Requirements
Extract the complete listing and repeat it word for word.

Data section
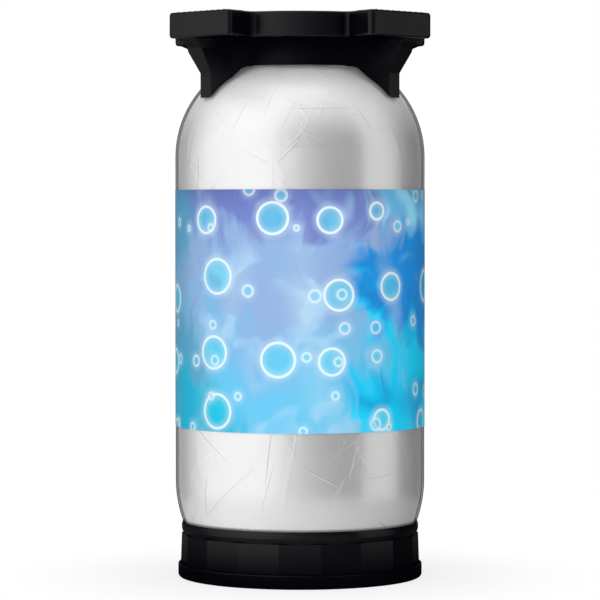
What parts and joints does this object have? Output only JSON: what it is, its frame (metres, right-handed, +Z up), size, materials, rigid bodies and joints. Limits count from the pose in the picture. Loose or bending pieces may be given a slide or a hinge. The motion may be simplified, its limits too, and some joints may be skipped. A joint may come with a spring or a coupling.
{
  "type": "one-way beer keg",
  "caption": "Slim one-way keg: clear blown shell with a foil bag inside, black grip ring with corner ears, black base ring and a sprung two-way valve under a pull-off cap.",
  "frame": {"origin": "middle of the base ring's foot, on the floor", "axes": "+Z up along the keg's axis, -Y the front, +X the right with one of the two hand holds"},
  "size_m": [0.244, 0.244, 0.536],
  "materials": {
    "clear_shell": "clear blown polyester, high gloss",
    "foil": "crinkled satin foil laminate",
    "label_film": "satin printed film",
    "black_plastic": "fine moulded grain, low sheen",
    "closure_plastic": "moulded satin",
    "valve_plastic": "moulded satin",
    "sleeve_plastic": "moulded smooth",
    "tube_plastic": "extruded natural",
    "rubber": "moulded rubber",
    "spring_steel": "bright drawn wire",
    "cap_plastic": "moulded soft satin"
  },
  "bodies": {
    "keg": {"outer_shell": "clear_shell", "liner_bag": "foil", "label": "label_film", "base_ring": "black_plastic", "top_ring": "black_plastic", "closure_ring": "closure_plastic", "neck_seal": "rubber", "valve_body": "valve_plastic", "gas_spring": "spring_steel", "bag_spout": "valve_plastic", "spout_seal": "rubber", "drain_tube": "tube_plastic", "relief_spring": "spring_steel", "relief_cap": "valve_plastic"},
    "gas_sleeve": {"gas_valve": "sleeve_plastic", "gas_seal": "rubber", "product_seal": "rubber", "product_spring": "spring_steel", "product_cage": "valve_plastic"},
    "product_poppet": {"product_valve": "sleeve_plastic"},
    "relief_disc": {"relief_plunger": "sleeve_plastic"},
    "cap": {"dust_cap": "cap_plastic"}
  },
  "joints": [
    {"name": "gas_valve_slide", "type": "slide", "parent": "keg", "child": "gas_sleeve", "axis": [0, 0, -1], "range_m": [0, 0.005], "stiffness_N_per_m": 3000, "springref_m": -0.002, "deforming": ["gas_spring"]},
    {"name": "product_valve_slide", "type": "slide", "parent": "gas_sleeve", "child": "product_poppet", "axis": [0, 0, -1], "range_m": [0, 0.004], "stiffness_N_per_m": 800, "springref_m": -0.002, "deforming": ["product_spring"]},
    {"name": "relief_slide", "type": "slide", "parent": "keg", "child": "relief_disc", "axis": [0, 0, 1], "range_m": [0, 0.0015], "stiffness_N_per_m": 2000, "springref_m": -0.002, "deforming": ["relief_spring"]},
    {"name": "dust_cap_lift", "type": "slide", "parent": "keg", "child": "cap", "axis": [0, 0, 1], "range_m": [0, 0.04]}
  ]
}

Correct response
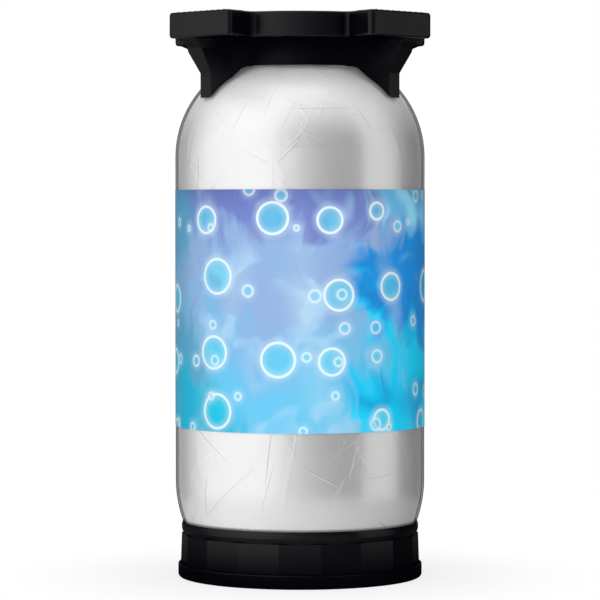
What parts and joints does this object have? Output only JSON: what it is, its frame (metres, right-handed, +Z up), size, materials, rigid bodies and joints. Limits count from the pose in the picture. Loose or bending pieces may be given a slide or a hinge. The motion may be simplified, its limits too, and some joints may be skipped. A joint may come with a spring or a coupling.
{
  "type": "one-way beer keg",
  "caption": "Slim one-way keg: clear blown shell with a foil bag inside, black grip ring with corner ears, black base ring and a sprung two-way valve under a pull-off cap.",
  "frame": {"origin": "middle of the base ring's foot, on the floor", "axes": "+Z up along the keg's axis, -Y the front, +X the right with one of the two hand holds"},
  "size_m": [0.244, 0.244, 0.536],
  "materials": {
    "clear_shell": "clear blown polyester, high gloss",
    "foil": "crinkled satin foil laminate",
    "label_film": "satin printed film",
    "black_plastic": "fine moulded grain, low sheen",
    "closure_plastic": "moulded satin",
    "valve_plastic": "moulded satin",
    "sleeve_plastic": "moulded smooth",
    "tube_plastic": "extruded natural",
    "rubber": "moulded rubber",
    "spring_steel": "bright drawn wire",
    "cap_plastic": "moulded soft satin"
  },
  "bodies": {
    "keg": {"outer_shell": "clear_shell", "liner_bag": "foil", "label": "label_film", "base_ring": "black_plastic", "top_ring": "black_plastic", "closure_ring": "closure_plastic", "neck_seal": "rubber", "valve_body": "valve_plastic", "gas_spring": "spring_steel", "bag_spout": "valve_plastic", "spout_seal": "rubber", "drain_tube": "tube_plastic", "relief_spring": "spring_steel", "relief_cap": "valve_plastic"},
    "gas_sleeve": {"gas_valve": "sleeve_plastic", "gas_seal": "rubber", "product_seal": "rubber", "product_spring": "spring_steel", "product_cage": "valve_plastic"},
    "product_poppet": {"product_valve": "sleeve_plastic"},
    "relief_disc": {"relief_plunger": "sleeve_plastic"},
    "cap": {"dust_cap": "cap_plastic"}
  },
  "joints": [
    {"name": "gas_valve_slide", "type": "slide", "parent": "keg", "child": "gas_sleeve", "axis": [0, 0, -1], "range_m": [0, 0.005], "stiffness_N_per_m": 3000, "springref_m": -0.002, "deforming": ["gas_spring"]},
    {"name": "product_valve_slide", "type": "slide", "parent": "gas_sleeve", "child": "product_poppet", "axis": [0, 0, -1], "range_m": [0, 0.004], "stiffness_N_per_m": 800, "springref_m": -0.002, "deforming": ["product_spring"]},
    {"name": "relief_slide", "type": "slide", "parent": "keg", "child": "relief_disc", "axis": [0, 0, 1], "range_m": [0, 0.0015], "stiffness_N_per_m": 2000, "springref_m": -0.002, "deforming": ["relief_spring"]},
    {"name": "dust_cap_lift", "type": "slide", "parent": "keg", "child": "cap", "axis": [0, 0, 1], "range_m": [0, 0.04]}
  ]
}